• [What needs to be done]: Take the data below and copy exactly the lines starting at the one with "if empty is" and finishing at the one with "obj.matrix_parent_inverse = Matrix.Identity(4)", both included.

• [Dataset extract]:
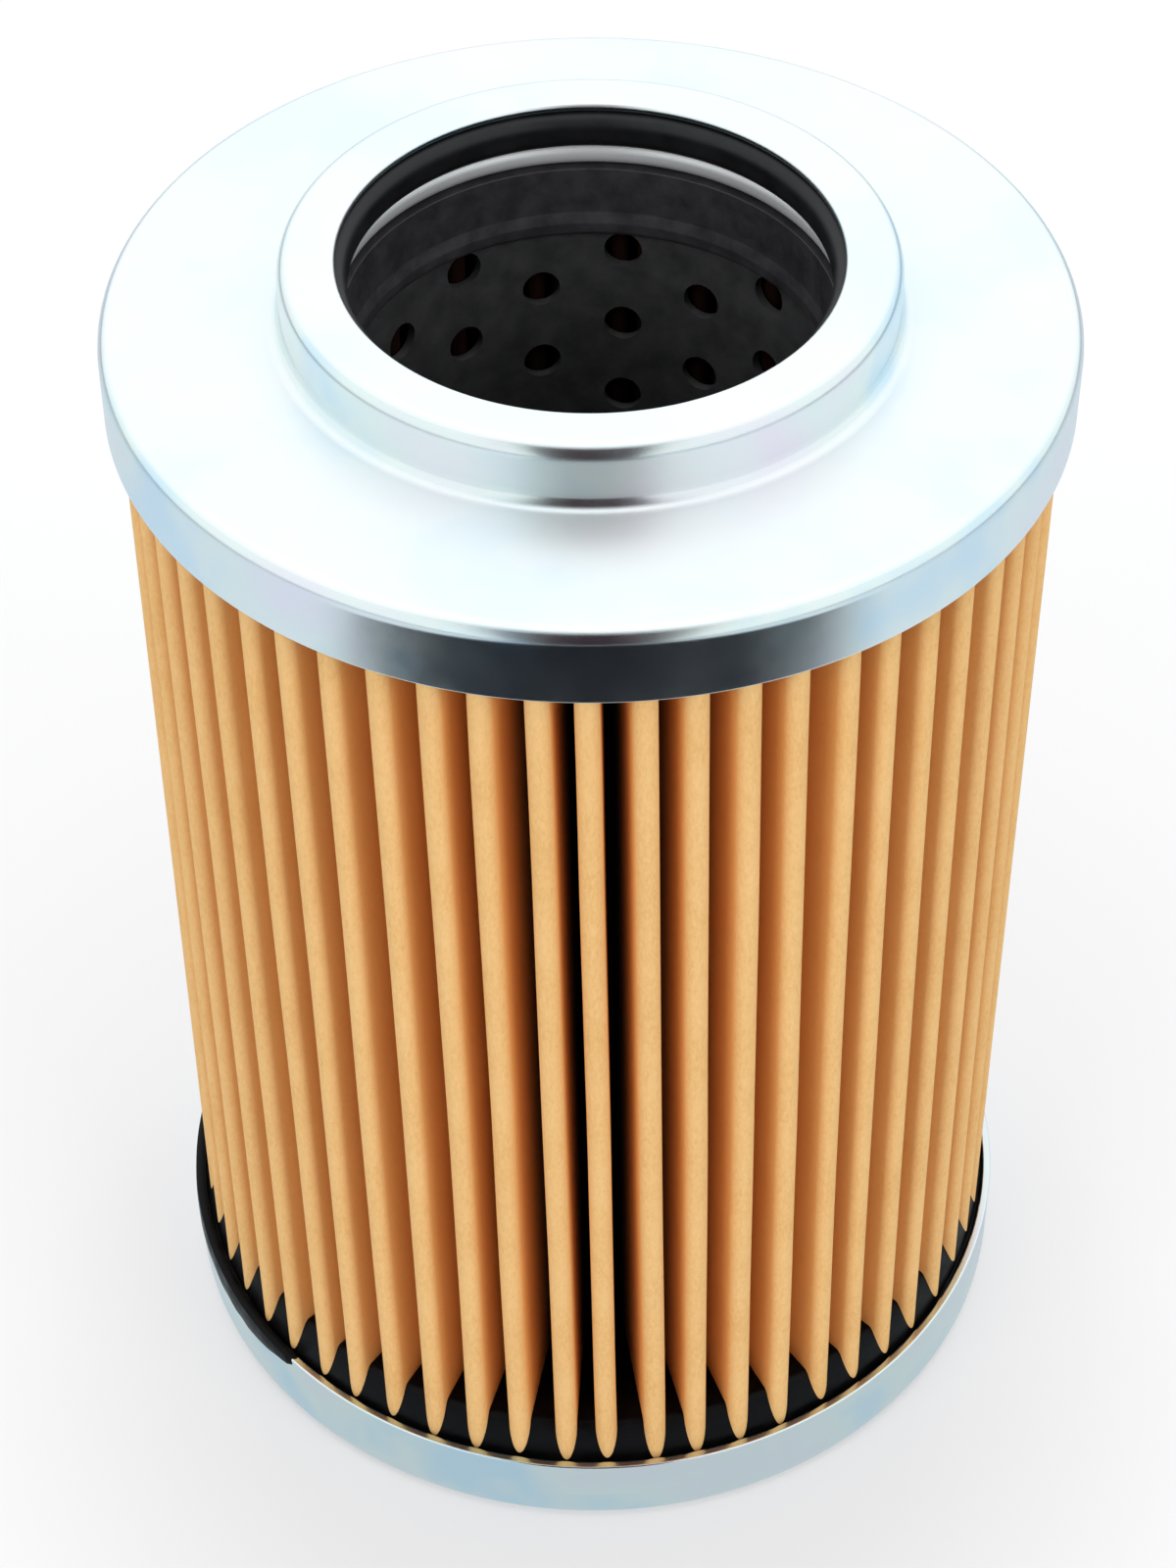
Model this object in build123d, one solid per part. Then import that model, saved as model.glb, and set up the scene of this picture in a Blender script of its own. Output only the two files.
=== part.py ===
from build123d import *
import os
from math import acos, atan2, cos, pi, sin

os.makedirs("parts", exist_ok=True)

# A pleated hydraulic filter element, standing on its closed end. Millimetres, +Z up along its
# axis, origin at the middle of the bottom face.

# Pleated paper
media_length = 109.0     # width of the paper strip, end to end along the axis
media_clearance = 0.3    # between the outer folds and the skirts of the caps
media_thickness = 0.65
pleat_count = 57
tip_bend = 1.0           # outside radius of an outer fold
root_bend = 0.85         # outside radius of an inner fold
tip_flats = 4            # a fold is creased paper, drawn as this many flats on its outside
root_flats = 3
core_clearance = 0.3     # between the inner folds and the core

# Core, rolled from perforated sheet
core_bore = 41.2
core_sheet = 0.8
hole_diameter = 3.5
hole_sides = 6           # the small punched holes are drawn six-sided, to keep the tube light
hole_columns = 18        # every other column is half a pitch lower
hole_pitch = 7.9         # along one column
hole_margin = 7.6        # from the top of the core to the middle of its first holes
hole_to_glue = 0.4       # bare metal between the last holes and the adhesive
first_column = 82.0      # where one of the higher columns stands, in degrees from +X

# End caps, pressed from zinc-plated sheet
cap_diameter = 80.0
cap_sheet = 0.8
cap_bend = 1.3           # outside radius where the flat turns into the skirt
top_skirt = 6.8
bottom_skirt = 7.8
collar_diameter = 50.4
collar_height = 5.5      # above the flat of the top cap
collar_root = 1.2        # fillet between the flat and the collar
collar_bend = 1.3        # outside radius where the collar turns into the lip
lip_bore = 41.0
lip_round = 0.3          # broken corners of the lip's edge
lip_taper = 0.05         # the sheared edge opens this much towards its underside

# Seal, and the ring that backs it
seal_bore = 39.2
seal_land = 1.0          # straight part of the sealing face, where the spigot runs
seal_corner = 0.3        # at the back of the seal
retainer_sheet = 0.7
retainer_curl = 1.1      # outside radius of the curled nose
retainer_bore = 40.9
collar_clearance = 0.1   # round the seal and the retainer
seat_gap = 0.05          # between pieces that rest on each other

# Adhesive, cast into both caps
glue_bed = 1.0           # between a cap and the ends of the paper and the core
top_fill = 5.6           # below the top cap's flat
bottom_fill = 7.3        # above the bottom face, along the rim
meniscus_height = 4.6    # how much higher it stands between the pleats
meniscus_reach = 1.8     # how far in from the rim it gets there
core_fill = 10.0         # above the bottom face, inside the core
neck_bore = 40.4         # adhesive that lines the neck
neck_depth = 7.5         # from the top cap's flat to the neck's lower edge
bead_bore = 39.7         # the narrow end of the lining, which leaves room for the spigot
bead_land = 0.8          # straight part of the bead
bead_round = 0.5
bead_taper = 1.0         # from the bead back to the full bore

# Heights that follow
media_bottom = cap_sheet + glue_bed
media_top = media_bottom + media_length
cap_underside = media_top + glue_bed
flat_height = cap_underside + cap_sheet
lip_top = flat_height + collar_height
lip_underside = lip_top - cap_sheet
curl_height = cap_underside + seat_gap + retainer_curl
seal_bottom = curl_height + retainer_curl + seat_gap
seal_top = lip_underside - seat_gap
glue_top = bottom_fill + meniscus_height

# Radii that follow
cap_radius = cap_diameter / 2
channel_radius = cap_radius - cap_sheet
media_radius = channel_radius - media_clearance
collar_radius = collar_diameter / 2
collar_inside = collar_radius - cap_sheet
core_inside = core_bore / 2
core_outside = core_inside + core_sheet
tip_centre = media_radius - tip_bend
root_centre = core_outside + core_clearance + root_bend
pleat_step = 2 * pi / pleat_count


def turned(corners, rounding):
    """Spins a closed section of (radius, height) corners about the axis of the element."""
    section = make_face(FilletPolyline(*corners, radius=rounding, close=True))
    return revolve(Plane.XZ * section, Axis.Z)


def on_circle(radius, angle):
    return Vector(radius * cos(angle), radius * sin(angle))


def leg_square():
    """Angle between a pleat's own radius and the square to its leg, which touches both folds."""
    way = on_circle(root_centre, pleat_step / 2) - on_circle(tip_centre, 0)
    bends = tip_bend + root_bend - media_thickness
    return atan2(way.Y, way.X) - acos(bends / way.length)


def fold(centre, facing, radius, sweep, flats):
    """Corners of one fold, which faces the given way and opens by sweep to either side."""
    turns = [facing + sweep * (2 * step / flats - 1) for step in range(flats + 1)]
    return [centre + on_circle(radius, turn) for turn in turns]


def paper_side(tip_radius, tip_steps, root_radius, root_steps):
    """One side of the folded strip, as a closed outline round the element."""
    corners = []
    square = leg_square()
    for pleat in range(pleat_count):
        tip = pleat * pleat_step
        root = tip + pleat_step / 2
        opening = pleat_step / 2 - square
        corners += fold(on_circle(tip_centre, tip), tip, tip_radius, square, tip_steps)
        corners += fold(on_circle(root_centre, root), root + pi, root_radius, opening, root_steps)
    return make_face(Polyline(*corners, close=True))


def make_filter_media():
    outside = paper_side(tip_bend, tip_flats, root_bend - media_thickness, 1)
    inside = paper_side(tip_bend - media_thickness, 2, root_bend, root_flats)
    return Pos(0, 0, media_bottom) * extrude(outside - inside, media_length)


def make_core_wall():
    section = Circle(core_outside) - Circle(core_inside)
    return Pos(0, 0, media_bottom) * extrude(section, media_length)


def make_core_tube(wall):
    """The wall with its staggered holes, from under the neck down to the lower adhesive."""
    punch = extrude(RegularPolygon(hole_diameter / 2, hole_sides), 2 * core_sheet, both=True)
    lowest = glue_top + hole_to_glue + hole_diameter / 2
    punches = []
    for column in range(hole_columns):
        height = media_top - hole_margin - (column % 2) * hole_pitch / 2
        turn = first_column + column * 360 / hole_columns
        while height >= lowest:
            place = Rot(0, 0, turn) * Pos(core_inside, 0, height) * Rot(0, 90, 0)
            punches.append(place * punch)
            height -= hole_pitch
    return wall - punches


def make_top_cap():
    skirt_end = flat_height - top_skirt
    outside = [
        (cap_radius, skirt_end),
        (cap_radius, flat_height),
        (collar_radius, flat_height),
        (collar_radius, lip_top),
        (lip_bore / 2, lip_top),
    ]
    inside = [
        (lip_bore / 2 + lip_taper, lip_underside),
        (collar_inside, lip_underside),
        (collar_inside, cap_underside),
        (channel_radius, cap_underside),
        (channel_radius, skirt_end),
    ]
    outer_bends = [0, cap_bend, collar_root, collar_bend, lip_round]
    inner_bends = [
        lip_round,
        collar_bend - cap_sheet,
        collar_root + cap_sheet,
        cap_bend - cap_sheet,
        0,
    ]
    return turned(outside + inside, outer_bends + inner_bends)


def make_bottom_cap():
    corners = [
        (0, 0),
        (cap_radius, 0),
        (cap_radius, bottom_skirt),
        (channel_radius, bottom_skirt),
        (channel_radius, cap_sheet),
        (0, cap_sheet),
    ]
    return turned(corners, [0, cap_bend, 0, 0, cap_bend - cap_sheet, 0])


def make_top_potting(embedded):
    """Adhesive in the top cap, cast round the ends of the paper and the core."""
    fill_end = flat_height - top_fill
    neck_end = flat_height - neck_depth
    land_end = neck_end + bead_round + bead_land
    corners = [
        (channel_radius, fill_end),
        (channel_radius, cap_underside),
        (neck_bore / 2, cap_underside),
        (neck_bore / 2, land_end + bead_taper),
        (bead_bore / 2, land_end),
        (bead_bore / 2, neck_end),
        (core_outside, neck_end),
        (core_outside, fill_end),
    ]
    rounding = [0, cap_bend - cap_sheet, 0, 0, 0, bead_round, 0, 0]
    return turned(corners, rounding) - embedded


def make_bottom_potting(embedded):
    """Adhesive in the bottom cap. It climbs between the pleats and floors the core."""
    corners = [
        (0, cap_sheet),
        (channel_radius, cap_sheet),
        (channel_radius, bottom_fill),
        (0, bottom_fill),
    ]
    pool = turned(corners, [0, cap_bend - cap_sheet, 0, 0])
    foot = RegularPolygon(channel_radius, pleat_count)
    brow = RegularPolygon(channel_radius - meniscus_reach, pleat_count)
    climb = loft([Pos(0, 0, bottom_fill) * foot, Pos(0, 0, glue_top) * brow], ruled=True)
    well = Pos(0, 0, core_fill) * extrude(Circle(core_inside), media_length)
    return pool + climb - well - embedded


def make_seal_ring():
    corners = [
        (collar_inside - collar_clearance, seal_bottom),
        (collar_inside - collar_clearance, seal_top),
        (seal_bore / 2, seal_top),
        (seal_bore / 2, seal_bottom),
    ]
    nose = (seal_top - seal_bottom - seal_land) / 2
    return turned(corners, [seal_corner, seal_corner, nose, nose])


def make_seal_retainer():
    """A flat flange that carries the seal, with its inner edge curled under."""
    centre = (retainer_bore / 2 + retainer_curl, curl_height)
    rim = collar_inside - collar_clearance
    flange = curl_height + retainer_curl
    outer = CenterArc(centre, retainer_curl, 90, 180)
    inner = CenterArc(centre, retainer_curl - retainer_sheet, 90, 180)
    outline = [
        outer,
        Line(outer @ 1, inner @ 1),
        inner,
        Line(inner @ 0, (rim, flange - retainer_sheet)),
        Line((rim, flange - retainer_sheet), (rim, flange)),
        Line((rim, flange), outer @ 0),
    ]
    return revolve(Plane.XZ * make_face(outline), Axis.Z)


media = make_filter_media()
core_wall = make_core_wall()
pieces = {
    "top_cap": make_top_cap(),
    "seal_ring": make_seal_ring(),
    "seal_retainer": make_seal_retainer(),
    "top_potting": make_top_potting([media, core_wall]),
    "filter_media": media,
    "core_tube": make_core_tube(core_wall),
    "bottom_potting": make_bottom_potting([media, core_wall]),
    "bottom_cap": make_bottom_cap(),
}
for name, piece in pieces.items():
    export_step(piece, f"parts/{name}.step")
    print(name, len(piece.solids()), "solid", round(piece.volume), "mm3")
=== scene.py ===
import bpy
import bmesh
from math import acos, atan2, cos, pi, radians, sin, tan
from mathutils import Matrix, Vector, noise


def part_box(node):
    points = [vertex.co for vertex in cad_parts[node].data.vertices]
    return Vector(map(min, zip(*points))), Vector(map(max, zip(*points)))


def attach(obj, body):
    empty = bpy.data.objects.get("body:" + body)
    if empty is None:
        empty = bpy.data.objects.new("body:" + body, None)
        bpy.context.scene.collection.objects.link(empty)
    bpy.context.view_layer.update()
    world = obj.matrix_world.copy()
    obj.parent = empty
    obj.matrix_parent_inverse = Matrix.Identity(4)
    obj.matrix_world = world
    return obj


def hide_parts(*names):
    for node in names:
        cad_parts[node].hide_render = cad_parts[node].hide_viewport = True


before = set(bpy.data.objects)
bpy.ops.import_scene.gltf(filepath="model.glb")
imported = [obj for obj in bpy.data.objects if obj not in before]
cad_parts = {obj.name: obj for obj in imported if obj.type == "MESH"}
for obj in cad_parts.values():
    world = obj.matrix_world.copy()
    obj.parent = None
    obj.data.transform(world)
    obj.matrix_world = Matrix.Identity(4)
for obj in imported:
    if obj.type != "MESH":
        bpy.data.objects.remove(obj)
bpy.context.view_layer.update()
mm = 0.001
capSheet = 0.8  # mm, the sheet that both caps are pressed from

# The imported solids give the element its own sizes
topLow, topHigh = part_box("top_cap")
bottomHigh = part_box("bottom_cap")[1]
mediaLow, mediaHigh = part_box("filter_media")
coreLow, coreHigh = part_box("core_tube")
sealLow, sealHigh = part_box("seal_ring")
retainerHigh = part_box("seal_retainer")[1]
topGlueLow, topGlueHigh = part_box("top_potting")
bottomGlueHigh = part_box("bottom_potting")[1]


# sRGB hex to the linear values that a socket takes
def linearColour(hexCode):
    channels = [int(hexCode[i:i + 2], 16) / 255 for i in (1, 3, 5)]
    return [c / 12.92 if c < 0.04045 else ((c + 0.055) / 1.055) ** 2.4 for c in channels] + [1.0]


# An input given as a socket is linked and any other value is set. Stops are the
# (place, hex colour) marks of a colour ramp
def addNode(tree, kind, inputs=None, stops=(), **settings):
    node = tree.nodes.new(kind)
    for name, value in settings.items():
        setattr(node, name, value)
    for key, value in (inputs or {}).items():
        if isinstance(value, bpy.types.NodeSocket):
            tree.links.new(value, node.inputs[key])
        else:
            node.inputs[key].default_value = value
    if stops:
        marks = node.color_ramp.elements
        while len(marks) < len(stops):
            marks.new(0.5)
        for mark, (place, hexCode) in zip(marks, stops):
            mark.position = place
            mark.color = linearColour(hexCode)
    return node


def newMaterial(name):
    material = bpy.data.materials.new(name)
    material.use_nodes = True
    tree = material.node_tree
    tree.nodes.clear()
    return material, tree, addNode(tree, "ShaderNodeTexCoord").outputs["Object"]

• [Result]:
    if empty is None:
        empty = bpy.data.objects.new("body:" + body, None)
        bpy.context.scene.collection.objects.link(empty)
    bpy.context.view_layer.update()
    world = obj.matrix_world.copy()
    obj.parent = empty
    obj.matrix_parent_inverse = Matrix.Identity(4)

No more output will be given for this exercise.